The Delmarva chicken industry is growing, but at a slower rate than in the rest of the country.
The Delmarva Poultry Industry argues home growers on Delmarva face more challenging economic and regulatory conditions than chicken growers elsewhere around the United States.
It says that played a role in active chicken house capacity falling by three percent and a 0.6 percent year-to-year increase in chickens processed from 2018 to 2019 that was lower than the nationwide growth of 2 percent.
Delmarva Poultry Industry Inc., Communications Manager James Fisher details some of the issues local growers face.

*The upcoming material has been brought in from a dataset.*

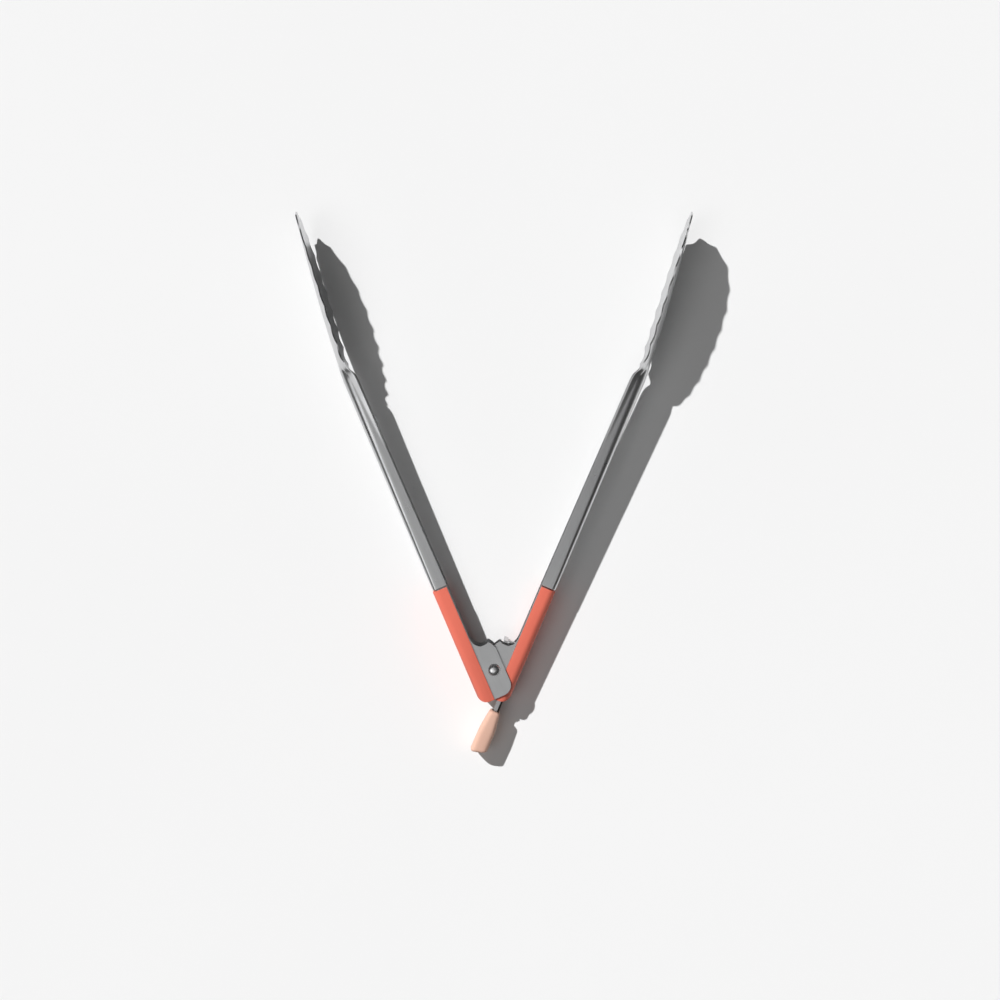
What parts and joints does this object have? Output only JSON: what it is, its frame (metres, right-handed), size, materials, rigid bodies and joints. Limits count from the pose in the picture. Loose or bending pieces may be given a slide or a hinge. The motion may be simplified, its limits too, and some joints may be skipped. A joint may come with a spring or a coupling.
{
  "type": "spring loaded kitchen tongs",
  "caption": "Spring loaded kitchen tongs: hinged channel arms, scalloped dished paddles, moulded grips and a pull-tab lock.",
  "frame": {"origin": "bottom centre of the open tongs' bounding box, as they lie on their side", "axes": "+Z along the hinge axis, upwards; +Y from the hinge towards the tips; +X across the open V, from the outer arm to the inner arm"},
  "size_m": [0.2286, 0.3138, 0.0413],
  "materials": {
    "stainless_sheet": "satin rolled stainless sheet",
    "polished_rivet": "polished",
    "spring_wire": "drawn wire",
    "grip_coral": "matt moulded silicone",
    "tab_peach": "matt moulded silicone",
    "washer_nylon": "natural nylon"
  },
  "bodies": {
    "outer_arm": {"outer_arm": "stainless_sheet", "outer_grip": "grip_coral", "pivot_rivet": "polished_rivet", "rivet_cap": "polished_rivet", "spacer_tube": "stainless_sheet", "upper_washer": "washer_nylon", "lower_washer": "washer_nylon", "torsion_spring": "spring_wire"},
    "inner_arm": {"inner_arm": "stainless_sheet", "inner_grip": "grip_coral", "guide_rivet": "polished_rivet"},
    "lock_slider": {"lock_slider": "stainless_sheet", "pull_tab": "tab_peach"}
  },
  "joints": [
    {"name": "arm_hinge", "type": "hinge", "parent": "outer_arm", "child": "inner_arm", "pos_m": [0, -0.10721, 0.02065], "axis": [0, 0, 1], "range_deg": [0, 46.4], "stiffness_Nm_per_rad": 0.4, "springref_deg": -45.84, "deforming": ["torsion_spring"]},
    {"name": "lock_slide", "type": "slide", "parent": "inner_arm", "child": "lock_slider", "axis": [-0.3907, -0.9205, 0], "range_m": [0, 0.0016]}
  ]
}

“Most of them operate in the backyard and in the Watershed in the Chesapeake Bay and there's a lot of extra steps that chicken growers take to ensure that the bay's water quality improves, and the bay has been improving," said Fisher. "The metrics and measurements scientists make on Chesapeake Bay water quality is in the immediate term and long term getting better."
Fisher suggests the amount of regulation local chicken growers face also contributed to the sluggish growth
"There are a lot of regulations and limitations on how farmers can farm, how they can apply their litter and store their litter and now in Maryland there's a phosphorus management tool that's just coming into sort of full enforcement that's placing additional limitations," Fisher said.
Fisher adds chicken growers need to be aware of other layers of regulations being added to the industry.
The good news for the local industry is the number of chickens growers active on Delmarva grew last year, as did the value the chicken raised and processed, which reached three and a half billion dollars.
Fisher adds there is hope the trade deal with China finalized at the end of 2019 will start to show benefits locally this year.